In einem materialwissenschaftlichen Experiment der Universität Trondheim
(Norwegen) sollen Diffusionsvorgänge in Schmelzen von Metall-Legierungen und
Halbleitern erforscht werden. Durch den Einsatz einer speziellen Röntgenanlage
kann die Diffusion innerhalb der Materialproben während des MAXUS-Fluges in
Schwerelosigkeit zum ersten Mal "sichtbar" gemacht und analysiert werden.

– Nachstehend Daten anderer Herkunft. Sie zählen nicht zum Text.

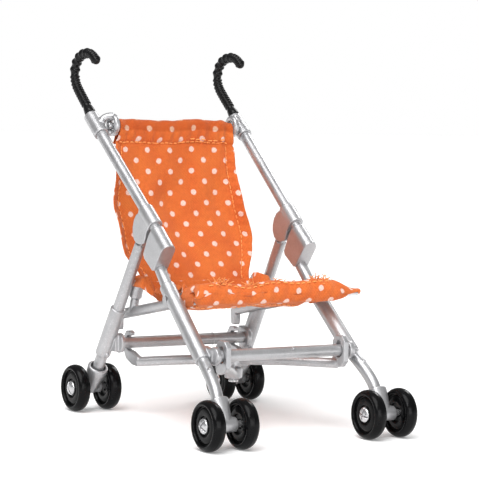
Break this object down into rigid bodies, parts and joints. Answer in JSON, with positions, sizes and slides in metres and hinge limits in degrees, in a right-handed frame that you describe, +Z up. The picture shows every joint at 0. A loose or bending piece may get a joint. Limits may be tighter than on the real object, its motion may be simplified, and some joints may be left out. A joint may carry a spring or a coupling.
{
  "type": "doll stroller",
  "caption": "Folding doll stroller with cane grips, twin wheels, a cross brace under the seat and an orange dotted fabric sling.",
  "frame": {"origin": "middle of the outline on the floor, between the wheels", "axes": "+Z up, -Y towards the front wheels, +X to the right of someone facing the front"},
  "size_m": [0.0516, 0.0794, 0.0836],
  "materials": {
    "frame_silver": "silver paint on moulded plastic",
    "pin_steel": "bright",
    "wheel_black": "glossy",
    "grip_black": "glossy",
    "sling_fabric": "woven cotton with pale dots"
  },
  "bodies": {
    "front_frame": {"grip_left": "grip_black", "handle_socket_left": "frame_silver", "push_tube_left": "frame_silver", "hinge_bracket_left": "frame_silver", "lock_block_left": "frame_silver", "front_upper_tube_left": "frame_silver", "front_leg_sleeve_left": "frame_silver", "front_lower_leg_left": "frame_silver", "front_wheel_carrier_left": "frame_silver", "hinge_pin_left": "pin_steel", "front_axle_left": "pin_steel", "grip_right": "grip_black", "handle_socket_right": "frame_silver", "push_tube_right": "frame_silver", "hinge_bracket_right": "frame_silver", "lock_block_right": "frame_silver", "front_upper_tube_right": "frame_silver", "front_leg_sleeve_right": "frame_silver", "front_lower_leg_right": "frame_silver", "front_wheel_carrier_right": "frame_silver", "hinge_pin_right": "pin_steel", "front_axle_right": "pin_steel", "front_crossbar": "frame_silver", "backrest_rod": "pin_steel", "backrest_fabric": "sling_fabric"},
    "rear_legs": {"rear_leg_left": "frame_silver", "rear_sleeve_left": "frame_silver", "rear_foot_left": "frame_silver", "rear_wheel_carrier_left": "frame_silver", "rear_axle_left": "pin_steel", "rear_leg_right": "frame_silver", "rear_sleeve_right": "frame_silver", "rear_foot_right": "frame_silver", "rear_wheel_carrier_right": "frame_silver", "rear_axle_right": "pin_steel", "rear_crossbar": "frame_silver"},
    "seat_frame": {"seat_rail_left": "frame_silver", "seat_rail_right": "frame_silver", "seat_front_rod": "pin_steel", "seat_fabric": "sling_fabric"},
    "cross_brace": {"brace_link_a": "frame_silver", "brace_link_b": "frame_silver", "brace_pin": "pin_steel"},
    "wheel_front_left_outer": {"wheel_front_left_outer": "wheel_black"},
    "wheel_front_left_inner": {"wheel_front_left_inner": "wheel_black"},
    "wheel_rear_left_outer": {"wheel_rear_left_outer": "wheel_black"},
    "wheel_rear_left_inner": {"wheel_rear_left_inner": "wheel_black"},
    "wheel_front_right_outer": {"wheel_front_right_outer": "wheel_black"},
    "wheel_front_right_inner": {"wheel_front_right_inner": "wheel_black"},
    "wheel_rear_right_outer": {"wheel_rear_right_outer": "wheel_black"},
    "wheel_rear_right_inner": {"wheel_rear_right_inner": "wheel_black"}
  },
  "joints": [
    {"name": "frame_fold", "type": "hinge", "parent": "front_frame", "child": "rear_legs", "pos_m": [0, 0.00517, 0.0426], "axis": [-1, 0, 0], "range_deg": [0, 45]},
    {"name": "seat_fold", "type": "hinge", "parent": "front_frame", "child": "seat_frame", "pos_m": [0, -0.00573, 0.0286], "axis": [-1, 0, 0], "range_deg": [0, 18.5]},
    {"name": "brace_swing", "type": "hinge", "parent": "front_frame", "child": "cross_brace", "pos_m": [0, -0.02433, 0.0184], "axis": [-1, 0, 0], "range_deg": [0, 11.5]},
    {"name": "wheel_front_left_outer_spin", "type": "hinge", "parent": "front_frame", "child": "wheel_front_left_outer", "pos_m": [-0.02415, -0.03423, 0.0054], "axis": [1, 0, 0], "continuous": true},
    {"name": "wheel_front_left_inner_spin", "type": "hinge", "parent": "front_frame", "child": "wheel_front_left_inner", "pos_m": [-0.01605, -0.03423, 0.0054], "axis": [1, 0, 0], "continuous": true},
    {"name": "wheel_front_right_outer_spin", "type": "hinge", "parent": "front_frame", "child": "wheel_front_right_outer", "pos_m": [0.02415, -0.03423, 0.0054], "axis": [1, 0, 0], "continuous": true},
    {"name": "wheel_front_right_inner_spin", "type": "hinge", "parent": "front_frame", "child": "wheel_front_right_inner", "pos_m": [0.01605, -0.03423, 0.0054], "axis": [1, 0, 0], "continuous": true},
    {"name": "wheel_rear_left_outer_spin", "type": "hinge", "parent": "rear_legs", "child": "wheel_rear_left_outer", "pos_m": [-0.02355, 0.02747, 0.0054], "axis": [1, 0, 0], "continuous": true},
    {"name": "wheel_rear_left_inner_spin", "type": "hinge", "parent": "rear_legs", "child": "wheel_rear_left_inner", "pos_m": [-0.01545, 0.02747, 0.0054], "axis": [1, 0, 0], "continuous": true},
    {"name": "wheel_rear_right_outer_spin", "type": "hinge", "parent": "rear_legs", "child": "wheel_rear_right_outer", "pos_m": [0.02355, 0.02747, 0.0054], "axis": [1, 0, 0], "continuous": true},
    {"name": "wheel_rear_right_inner_spin", "type": "hinge", "parent": "rear_legs", "child": "wheel_rear_right_inner", "pos_m": [0.01545, 0.02747, 0.0054], "axis": [1, 0, 0], "continuous": true}
  ],
  "couplings": [
    {"joint": "seat_fold", "follows": "frame_fold", "ratio": 0.4},
    {"joint": "brace_swing", "follows": "frame_fold", "ratio": 0.25}
  ]
}
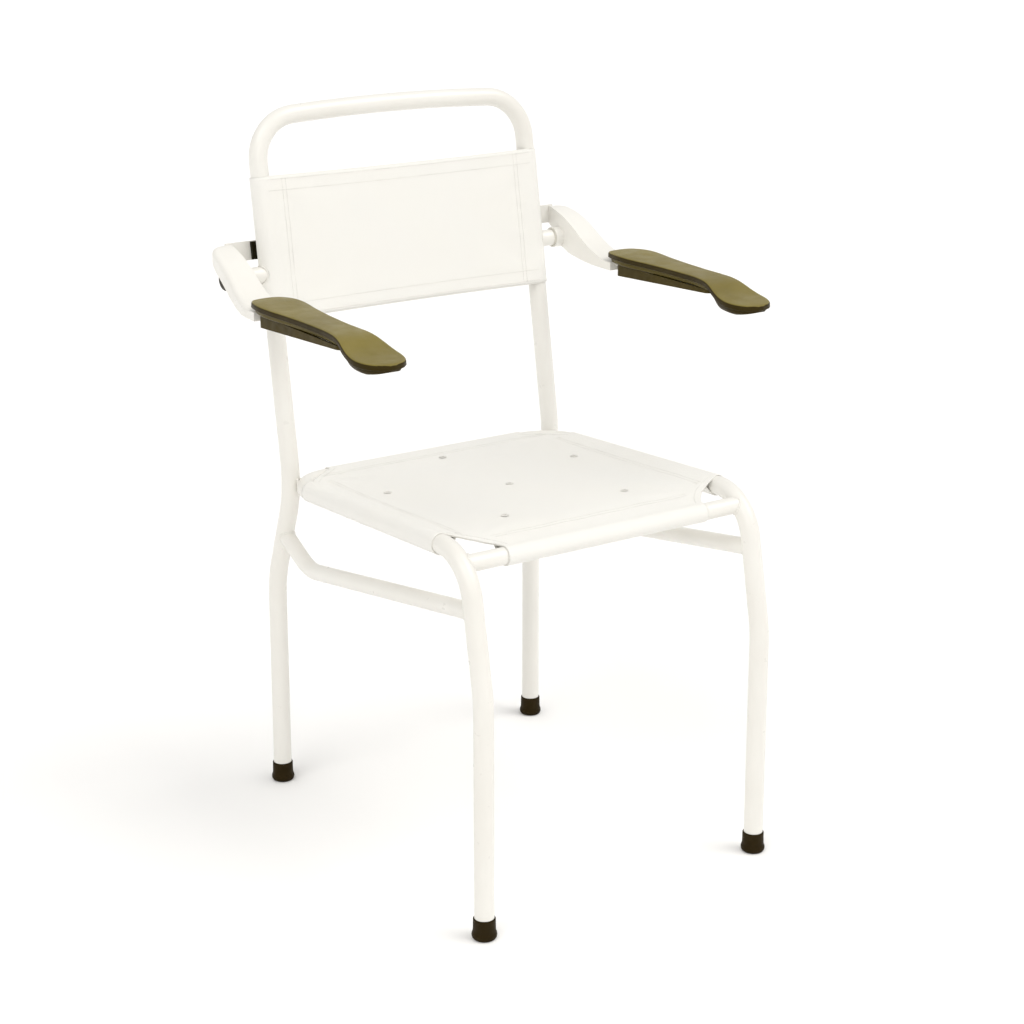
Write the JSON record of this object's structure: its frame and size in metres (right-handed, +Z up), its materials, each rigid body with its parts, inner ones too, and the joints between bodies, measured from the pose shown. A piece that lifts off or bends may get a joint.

Untersucht werden Legierungen von hohem industriellem Interesse, etwa für
Automotoren, Flugzeugturbinen oder Solarzellen. Wissenschaftler aus dem
DLR-Institut für Materialphysik im Weltraum (Köln) und von ACCESS in Aachen sind
an diesem Experiment beteiligt.
In einem vierten Experiment wurde das Schmelz- und Erstarrungsverhalten in
technisch und kommerziell eingesetzten Metall-Legierungen aus Titan und
Aluminium erforscht. Der Vergleich dieser vom Institut Polytechnique de
Grenoble (Frankreich) geleiteten Untersuchungen mit entsprechenden
Kontrollen am Erdboden wird dazu beitragen, die Genauigkeit von Computermodellen
für industrielle Gießprozesse zu verbessern, um beispielsweise die Herstellung
leichterer und energieeffizienter Turbinenschaufeln zu ermöglichen. In Esrange
wird dieses Vorhaben von deutschen Wissenschaftlern des Forschungsinstituts
ACCESS (Aachen) durchgeführt.
Die Rakete vom Typ "Castor 4B" ermöglicht es, Nutzlasten von etwa 800
Kilogramm bis in eine Höhe von 750 Kilometern zu transportieren. Auf dem
ballistischen Flug der MAXUS-Rakete herrscht für rund 13 Minuten
Schwerelosigkeit. Die Experimente werden dabei in übereinander liegenden,
autonomen Einzelmodulen innerhalb der Rakete durchgeführt. Die Datengewinnung
erfolgt während des Fluges per Telemetrie beziehungsweise nach der Bergung der
wissenschaftlichen Nutzlast. Dabei können die Wissenschaftler die
Versuchsabläufe per "Telecommanding" und Videoübertragung direkt steuern und
überwachen.
Im Rahmen des ELIPS-Programms (European Programme for Life and Physical
Sciences) der ESA, an dem sich Deutschland führend beteiligt, haben auch
von dem DLR-Raumfahrt-Management geförderte Wissenschaftler sowie deutsche
Forschungsinstitute und Industrie-Firmen die Möglichkeit, diese Flüge für ihre
Experimente zu nutzen. Seit dem Erstflug im Jahre 1991 wurden bislang acht
dieser Missionen erfolgreich durchgeführt. Industrielle Auftragnehmer bei MAXUS
sind die Firmen Astrium (Bremen), SSC und RUAG Space (Schweden), Kayser-Threde
(München) und DLR Moraba (Oberpfaffenhofen). Die Test-Rückkehrkapsel SHARK wurde
von der italienischen Firma CIRA gebaut.
Das Programm MAXUS bietet Wissenschaftlern die Möglichkeit, unter
verminderter Schwerkraft zu forschen und Experimente für die Internationale
Raumstation ISS vorzubereiten. Es zeichnet sich durch eine weitgehende
Wiederverwendbarkeit der Nutzlasten, kurze Vorbereitungs- und Zugriffszeiten,
einen regelmäßigen und nutzerfreundlichen Zugang zur Schwerelosigkeit und die im
Vergleich zu bemannten Missionen niedrigeren Sicherheitsanforderungen aus.